Rocamora's production begins, appropriately, with characters upbeat and exuberant. Perched on David P. Gordon's precariously raked living room set (it takes some getting used to) amidst silvery birch trees, the backdrop lit (by Jerold R. Forsyth) a bright emerald green, the youngest sister Irina (Megan Bellwoar) glows with resolution. The eldest (only 28!), Olga (Susan Wilder), is aware of growing thin with disappointment, but is still hopeful and energetic. Even Kulygin (Ezra Barnes), the schoolmaster-husband of the sardonic middle sister Masha (Janis Dardaris), is bursting with enthusiasm. The three sisters, teasing their brother Andrei (Eric Hissom), wrestle him to the ground like a litter of puppies. And when Andrei proposes to the local petit-bourgeoise Natasha (Lisbeth Bartlett), they drop to their knees and smother each other in kisses and animal gropes.

By Act III, while the town is burning down outside the attic window (the backdrop now lit ruby red), things fall apart. Irina, who by Act II had observed that "Life has choked us like weeds," is now so strangled with sobs of frustration that Bellwoar can barely sputter out her words. Wilder's hopeful face has grown empty, an untrustworthy mask. The old regimental doctor (Louis Lippa), after a spell of drunken morbidity, throws in the towel and sinks into existential apathy. Even Natasha, who, in Bartlett's masterful portrayal, evolves from an insecure town girl into a pretentious arriviste and then into a grande dame -- from a fluttery little pigeon into a plump brood hen -- is seen to be so aggressively determined to control everyone and everything only because she is so desperately afraid that she is not in control at all.

Masha, the focus of much of our attention, seems to travel a shorter distance, perhaps because Dardaris has taken as her keynote Masha's statement, late in the play, "deep inside me a rage is burning." This Masha is beginning to end, smoldering with anger, which surfaces in petty outbursts early on and in grand displays of malice later. In the final moments, after she has lost her lover forever, even her tableau of solidarity with her equally unhappy sisters is marked by rage, and her resolution "we must live" is spat out venomously.

Some of the men fare less well in Rocamora's production. Hissom's despair as Andrei peaks surprisingly late; and neither Barnes as Kulygin nor Michael Butler as Vershinin, the battery commander who becomes Masha's lover, holds the stage.

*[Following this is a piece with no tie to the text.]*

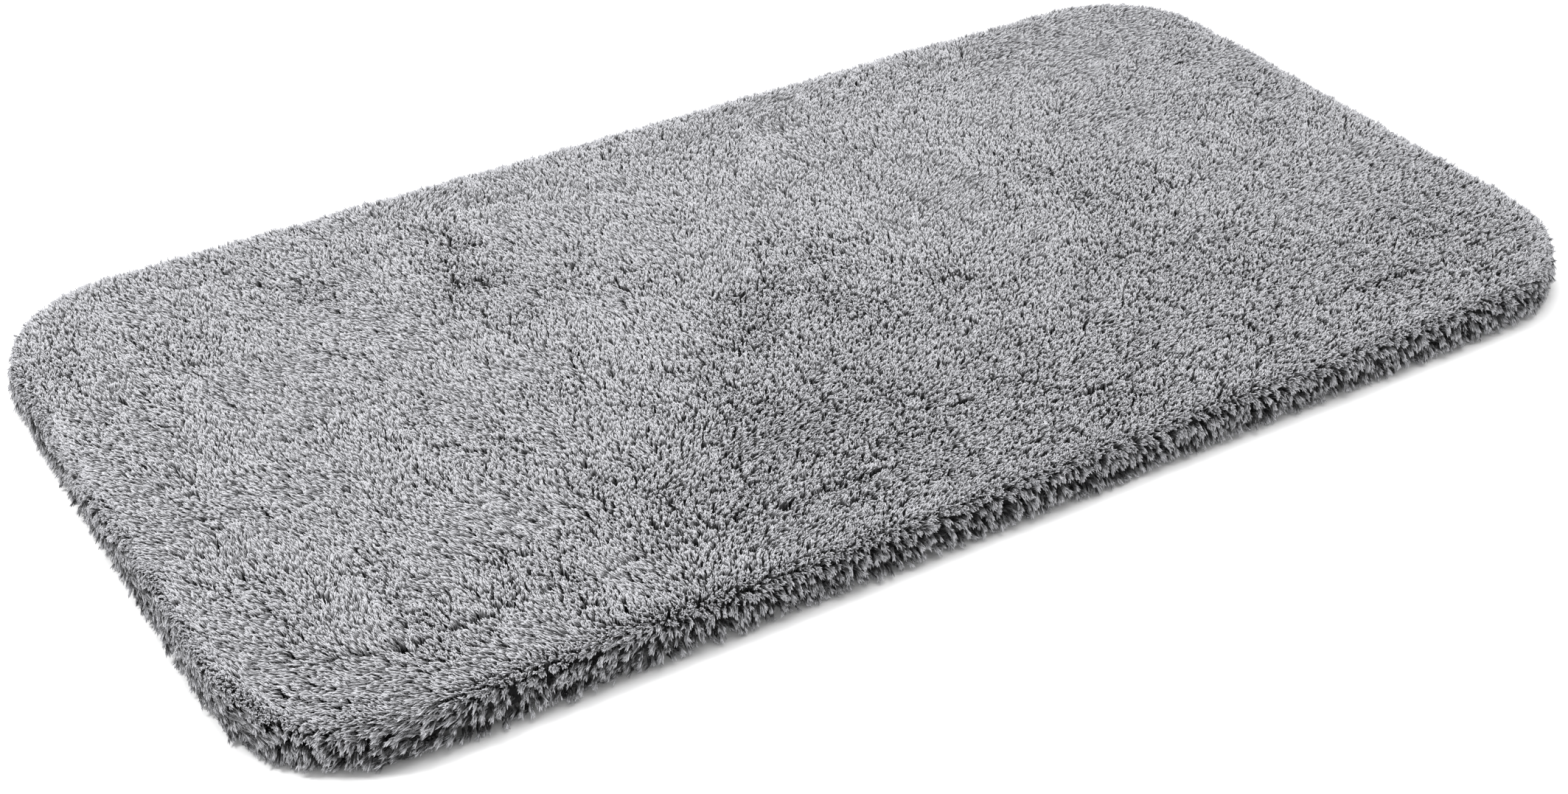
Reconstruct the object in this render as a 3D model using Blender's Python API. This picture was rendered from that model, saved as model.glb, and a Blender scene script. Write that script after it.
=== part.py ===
"""Deep-pile bath mat: cut cotton tufts on a woven backing whose margin is turned under and taped.

The mat lies on the floor with +X along its long side, +Y along its short side and +Z up.
The origin is on the floor under the middle of the mat.  All sizes are in metres.

Every edge in the mat runs parallel to its overall outline, so each piece is placed by its
inset: how far its edge lies inside that outline.  Heights are measured from the floor.
"""
import math

import bmesh
import bpy

# Overall size, measured over the pile
LENGTH = 1.10
WIDTH = 0.60
HEIGHT = 0.042
CORNER_RADIUS = 0.105

# The gap that two touching pieces keep
CLEARANCE = 0.0003

# Backing cloth, and the margin of it that is turned under all round
CLOTH_THICKNESS = 0.0008
MARGIN_WIDTH = 0.045
FOLD_WIDTH = 0.0012

# The border tufts fan out past the fold of the cloth and hang beside it, just off the floor
PILE_OVERHANG = 0.018
BORDER_SHOULDER = 0.017
BORDER_FOOT = 0.006
BORDER_DROP = 0.0015
BORDER_FLOOR_GAP = 0.0005
FIELD_SHOULDER = 0.004

# Tape over the raw edge of the turned-under margin, and the two rows of thread that hold it
TAPE_THICKNESS = 0.0006
TAPE_ON_MARGIN = 0.020
TAPE_PAST_MARGIN = 0.010
THREAD_DIAMETER = 0.0004
THREAD_FLOOR_GAP = 0.0002
STITCH_FROM_TAPE_EDGE = 0.003

# Blank care label on the tape of one long side, between its rows of thread
LABEL_LENGTH = 0.050
LABEL_THICKNESS = 0.0003
LABEL_FROM_THREAD = 0.0015
LABEL_X = 0.180

CORNER_SEGMENTS = 8
SHOULDER_SEGMENTS = 5
SMALLEST_RADIUS = 0.006
CUTTER_REACH = 0.010
SAME_HEIGHT = 0.000001
SAME_POINT = 0.00001

# Insets, from the outside in
CLOTH_INSET = PILE_OVERHANG
MARGIN_INSET = CLOTH_INSET + MARGIN_WIDTH
TAPE_OUTER_INSET = MARGIN_INSET - TAPE_ON_MARGIN
TAPE_INNER_INSET = MARGIN_INSET + TAPE_PAST_MARGIN

# Heights, from the floor up: thread, tape, turned-under margin, cloth, pile
TAPE_LOW = THREAD_FLOOR_GAP + THREAD_DIAMETER + CLEARANCE
TAPE_HIGH = TAPE_LOW + TAPE_THICKNESS
MARGIN_LOW = TAPE_HIGH + CLEARANCE
MARGIN_HIGH = MARGIN_LOW + CLOTH_THICKNESS
CLOTH_LOW = MARGIN_HIGH + CLEARANCE
CLOTH_HIGH = CLOTH_LOW + CLOTH_THICKNESS
PILE_LOW = CLOTH_HIGH + CLEARANCE


def clear_scene():
    for item in list(bpy.data.objects):
        bpy.data.objects.remove(item, do_unlink=True)


def new_collection(name):
    collection = bpy.data.collections.new(name)
    bpy.context.scene.collection.children.link(collection)
    return collection


def material(name, colour, roughness):
    finish = bpy.data.materials.new(name)
    finish.use_nodes = True
    shader = finish.node_tree.nodes["Principled BSDF"]
    shader.inputs["Base Color"].default_value = (*colour, 1.0)
    shader.inputs["Roughness"].default_value = roughness
    shader.inputs["Metallic"].default_value = 0.0
    return finish


def outline(inset):
    """The corner arcs of a rounded rectangle that lies `inset` inside the mat's outline."""
    radius = max(CORNER_RADIUS - inset, SMALLEST_RADIUS)
    centre_x = LENGTH / 2 - inset - radius
    centre_y = WIDTH / 2 - inset - radius
    corners = ((1, 1), (-1, 1), (-1, -1), (1, -1))
    points = []
    for quarter, (side_x, side_y) in enumerate(corners):
        for step in range(CORNER_SEGMENTS + 1):
            angle = math.pi / 2 * (quarter + step / CORNER_SEGMENTS)
            x = side_x * centre_x + radius * math.cos(angle)
            y = side_y * centre_y + radius * math.sin(angle)
            points.append((x, y))
    return points


def closed_curve(name, inset, height, collection):
    """A closed curve along the outline, at one height."""
    curve = bpy.data.curves.new(name, "CURVE")
    spline = curve.splines.new("POLY")
    points = outline(inset)
    spline.points.add(len(points) - 1)
    for point, (x, y) in zip(spline.points, points):
        point.co = (x, y, 0.0, 1.0)
    spline.use_cyclic_u = True
    item = bpy.data.objects.new(name, curve)
    item.location.z = height
    collection.objects.link(item)
    return item


def as_mesh(item, collection):
    """Swap a curve object for a mesh of the same name, with each cap welded on as one face."""
    bpy.context.view_layer.update()
    graph = bpy.context.evaluated_depsgraph_get()
    mesh = bpy.data.meshes.new_from_object(item.evaluated_get(graph))
    edit = bmesh.new()
    edit.from_mesh(mesh)
    bmesh.ops.remove_doubles(edit, verts=edit.verts, dist=SAME_POINT)
    bmesh.ops.dissolve_limit(edit, angle_limit=0.001, verts=edit.verts, edges=edit.edges)
    edit.to_mesh(mesh)
    edit.free()
    name = item.name
    place = item.matrix_world.copy()
    bpy.data.objects.remove(item, do_unlink=True)
    solid = bpy.data.objects.new(name, mesh)
    solid.matrix_world = place
    collection.objects.link(solid)
    return solid


def plate(name, inset, low, high, collection):
    """A flat slab between two heights, with its edge on the outline at `inset`."""
    item = closed_curve(name, inset, (low + high) / 2, collection)
    item.data.dimensions = "2D"
    item.data.fill_mode = "BOTH"
    item.data.extrude = (high - low) / 2
    return as_mesh(item, collection)


def round_rim(piece, top, radius, segments):
    """Round the top or the bottom rim of a slab."""
    edit = bmesh.new()
    edit.from_mesh(piece.data)
    side = 1 if top else -1
    rim_height = max(side * corner.co.z for corner in edit.verts)
    rim = [edge for edge in edit.edges
           if all(rim_height - side * corner.co.z < SAME_HEIGHT for corner in edge.verts)]
    bmesh.ops.bevel(edit, geom=rim, offset=radius, segments=segments, profile=0.5,
                    affect="EDGES", clamp_overlap=True)
    edit.to_mesh(piece.data)
    edit.free()


def cut(piece, cutter):
    """Take the cutter's shape away from the piece, and leave the cutter as a hidden guide."""
    boolean = piece.modifiers.new("cut_" + cutter.name, "BOOLEAN")
    boolean.operation = "DIFFERENCE"
    boolean.solver = "EXACT"
    boolean.object = cutter
    cutter.hide_render = True
    cutter.display_type = "WIRE"


def finish_piece(piece, finish, smooth=False):
    piece.data.materials.clear()
    piece.data.materials.append(finish)
    if smooth:
        piece.data.shade_smooth()
        piece.data.set_sharp_from_angle(angle=math.radians(40))


def make_backing_cloth(parts, cutters):
    """Woven cloth with its margin folded back under itself: one piece, open inside the fold."""
    cloth = plate("backing_cloth", CLOTH_INSET, MARGIN_LOW, CLOTH_HIGH, parts)
    round_rim(cloth, top=True, radius=CLOTH_THICKNESS, segments=2)
    round_rim(cloth, top=False, radius=CLOTH_THICKNESS / 2, segments=2)
    inside_margin = plate("inside_margin", MARGIN_INSET, MARGIN_LOW - CUTTER_REACH,
                          CLOTH_LOW, cutters)
    fold_gap = plate("fold_gap", CLOTH_INSET + FOLD_WIDTH, MARGIN_HIGH, CLOTH_LOW, cutters)
    cut(cloth, inside_margin)
    cut(cloth, fold_gap)
    finish_piece(cloth, material("woven_cotton", (0.42, 0.42, 0.43), 0.9))


def make_pile_field(parts):
    """The tufts of the middle of the mat, inside the line where the margin ends underneath."""
    field = plate("pile_field", MARGIN_INSET + CLEARANCE, PILE_LOW, HEIGHT, parts)
    round_rim(field, top=True, radius=FIELD_SHOULDER, segments=2)
    finish_piece(field, material("cotton_pile", (0.46, 0.46, 0.48), 0.95), smooth=True)


def make_pile_border(parts, cutters):
    """The tufts on the turned margin: they stand over it and roll down past its fold."""
    border_top = HEIGHT - BORDER_DROP
    straight_side = border_top - BORDER_FLOOR_GAP - BORDER_FOOT
    shoulder = min(BORDER_SHOULDER, 0.9 * straight_side)
    border = plate("pile_border", 0.0, BORDER_FLOOR_GAP, border_top, parts)
    round_rim(border, top=True, radius=shoulder, segments=SHOULDER_SEGMENTS)
    round_rim(border, top=False, radius=BORDER_FOOT, segments=2)
    field_space = plate("field_space", MARGIN_INSET, -CUTTER_REACH, HEIGHT + CUTTER_REACH,
                        cutters)
    cloth_space = plate("cloth_space", CLOTH_INSET - CLEARANCE, -CUTTER_REACH, PILE_LOW,
                        cutters)
    cut(border, field_space)
    cut(border, cloth_space)
    finish_piece(border, material("cotton_pile_border", (0.46, 0.46, 0.48), 0.95), smooth=True)


def make_hem_tape(parts, cutters):
    """Cotton tape laid flat over the raw edge of the margin, all the way round."""
    tape = plate("hem_tape", TAPE_OUTER_INSET, TAPE_LOW, TAPE_HIGH, parts)
    inside_tape = plate("inside_tape", TAPE_INNER_INSET, TAPE_LOW - CUTTER_REACH,
                        TAPE_HIGH + CUTTER_REACH, cutters)
    cut(tape, inside_tape)
    finish_piece(tape, material("cotton_tape", (0.50, 0.50, 0.51), 0.9))


def make_latex_coat(parts, cutters):
    """Anti-slip coat under the cloth, inside the margin, with a rebate that the tape lies in."""
    coat = plate("latex_coat", MARGIN_INSET + CLEARANCE, 0.0, MARGIN_HIGH, parts)
    tape_space = plate("tape_space", TAPE_OUTER_INSET, -CUTTER_REACH, TAPE_HIGH + CLEARANCE,
                       cutters)
    coat_foot = plate("coat_foot", TAPE_INNER_INSET + CLEARANCE, -2 * CUTTER_REACH,
                      TAPE_HIGH + CUTTER_REACH, cutters)
    cut(tape_space, coat_foot)
    cut(coat, tape_space)
    finish_piece(coat, material("latex", (0.62, 0.62, 0.58), 0.6))


def make_stitch_row(name, inset, parts):
    """One row of sewing thread on the underside of the tape."""
    row = closed_curve(name, inset, THREAD_FLOOR_GAP + THREAD_DIAMETER / 2, parts)
    row.data.dimensions = "3D"
    row.data.bevel_depth = THREAD_DIAMETER / 2
    row.data.bevel_resolution = 1
    row.data.materials.append(material(name + "_thread", (0.48, 0.48, 0.49), 0.6))


def make_care_label(parts):
    """Small blank label on the underside of the tape, between its two rows of thread."""
    thread_half = THREAD_DIAMETER / 2
    outer_inset = TAPE_OUTER_INSET + STITCH_FROM_TAPE_EDGE + thread_half + LABEL_FROM_THREAD
    inner_inset = TAPE_INNER_INSET - STITCH_FROM_TAPE_EDGE - thread_half - LABEL_FROM_THREAD
    middle_inset = (outer_inset + inner_inset) / 2
    depth = inner_inset - outer_inset
    height = TAPE_LOW - CLEARANCE - LABEL_THICKNESS / 2
    place = (LABEL_X, middle_inset - WIDTH / 2, height)
    bpy.ops.mesh.primitive_cube_add(size=1.0, location=place)
    label = bpy.context.active_object
    label.name = "care_label"
    label.scale = (LABEL_LENGTH, depth, LABEL_THICKNESS)
    bpy.ops.object.transform_apply(location=False, rotation=False, scale=True)
    for collection in list(label.users_collection):
        collection.objects.unlink(label)
    parts.objects.link(label)
    finish_piece(label, material("label_ribbon", (0.80, 0.80, 0.78), 0.5))


def build():
    clear_scene()
    parts = new_collection("bath_mat")
    cutters = new_collection("cutters")
    make_backing_cloth(parts, cutters)
    make_pile_field(parts)
    make_pile_border(parts, cutters)
    make_hem_tape(parts, cutters)
    make_latex_coat(parts, cutters)
    make_stitch_row("stitch_row_outer", TAPE_OUTER_INSET + STITCH_FROM_TAPE_EDGE, parts)
    make_stitch_row("stitch_row_inner", TAPE_INNER_INSET - STITCH_FROM_TAPE_EDGE, parts)
    make_care_label(parts)


build()
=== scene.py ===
import math

import bpy
import numpy as np
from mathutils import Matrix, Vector


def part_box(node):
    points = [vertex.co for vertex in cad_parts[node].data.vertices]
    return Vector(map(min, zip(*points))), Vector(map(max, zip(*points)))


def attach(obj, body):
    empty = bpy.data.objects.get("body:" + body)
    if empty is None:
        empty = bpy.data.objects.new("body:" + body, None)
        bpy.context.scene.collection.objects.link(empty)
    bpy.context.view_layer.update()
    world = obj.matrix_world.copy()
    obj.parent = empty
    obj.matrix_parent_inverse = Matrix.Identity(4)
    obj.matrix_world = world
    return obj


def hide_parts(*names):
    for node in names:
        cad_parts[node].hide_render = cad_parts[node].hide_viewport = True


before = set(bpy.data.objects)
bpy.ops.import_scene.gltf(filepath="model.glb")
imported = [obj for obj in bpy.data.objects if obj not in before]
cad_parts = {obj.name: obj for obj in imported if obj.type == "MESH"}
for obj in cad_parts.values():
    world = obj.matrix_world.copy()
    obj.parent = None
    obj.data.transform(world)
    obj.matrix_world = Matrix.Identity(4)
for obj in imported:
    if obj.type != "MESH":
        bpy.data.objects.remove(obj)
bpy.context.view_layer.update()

dice = np.random.default_rng(20)

# ---------------------------------------------------------------------------------------------
# BACKING CLOTH.  Plain-woven cotton that the pile is tufted through.  Its margin is folded
# under all round, and where the fold goes round a corner the spare cloth lies in small pleats.
# Every other edge of the mat runs parallel to this fold, so the outline is worked out here.
# ---------------------------------------------------------------------------------------------
pile_low, pile_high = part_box("pile_border")
cloth_low, cloth_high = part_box("backing_cloth")
CORNER_RADIUS = 0.105
SPINE = np.array([pile_high.x - CORNER_RADIUS, pile_high.y - CORNER_RADIUS])
CLOTH_INSET = pile_high.x - cloth_high.x
MARGIN_INSET = pile_high.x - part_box("pile_field")[1].x
CLOTH_THICKNESS = 0.0008
PLEATS_PER_CORNER = 9
PLEAT_DEPTH = 0.00025


def rim_stations(step, steps_per_corner):
    """Points on the rectangle through the corners' centres, and the way out from each."""
    centres, ways = [], []
    for quarter in range(4):
        side = np.array([(1, 1), (-1, 1), (-1, -1), (1, -1)][quarter])
        after = np.array([(-1, 1), (-1, -1), (1, -1), (1, 1)][quarter])
        for turn in np.linspace(0, 1, steps_per_corner + 1):
            angle = math.pi / 2 * (quarter + turn)
            centres.append(side * SPINE)
            ways.append((math.cos(angle), math.sin(angle)))
        run = np.linalg.norm((after - side) * SPINE)
        count = max(2, round(run / step))
        for share in np.arange(1, count) / count:
            centres.append((side + (after - side) * share) * SPINE)
            ways.append(ways[-1])
    return np.array(centres), np.array(ways)


def new_piece(name, points, faces, materials=()):
    """A smooth mesh object from points and faces, linked to the scene."""
    mesh = bpy.data.meshes.new(name)
    mesh.from_pydata([tuple(p) for p in points], [], [tuple(int(i) for i in f) for f in faces])
    mesh.update()
    for finish in materials:
        mesh.materials.append(finish)
    piece = bpy.data.objects.new(name, mesh)
    bpy.context.scene.collection.objects.link(piece)
    mesh.shade_smooth()
    return piece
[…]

Peter DeLaurier, though, is completely convincing as Solyony, the brooding self-dramatizing loner. But the play and the production belong to Greg Wood, who plays Baron Tusenbach, the unprepossessing and well-meaning aristocrat determined to work, to find meaning in life, and to win the love of Irina. Wood magically strips himself of his good looks, and bravely drains away all of his usual irresistible charm. (One could imagine a less brave director casting him as the sexy and mature Vershinin instead.) Then, having convincingly created the nebbish, Wood fills him with a puppy-dog openness, with a dogged optimism, and with a pathetically deep and abiding upwelling of love.

As Baron Tusenbach and Vershinin sit and philosophize on a wintry evening in Act II (the backdrop now glowing cobalt blue), Wood glows with genuine hope, his vision of the future filled with his own pathetic hopes for love and for meaning. As the debate winds down, the Baron drifts over to the window downstage, pauses, and says, "Look, it's snowing outside," and a nanosecond of hesitation, or doubt, passes fleetingly across Wood's face.

That small moment contains all of The Three Sisters, perhaps all of Chekhov, in it. The Festival Theatre's Three Sisters is too unevenly cast, at times still insufficiently fine-tuned in its rhythms and orchestrations, to be completely effective. But in such moments, and in the final series of tragedies and disappointments that end the play, Rocamora's many years of investment of her own and Festival Theatre's time and energies pay off.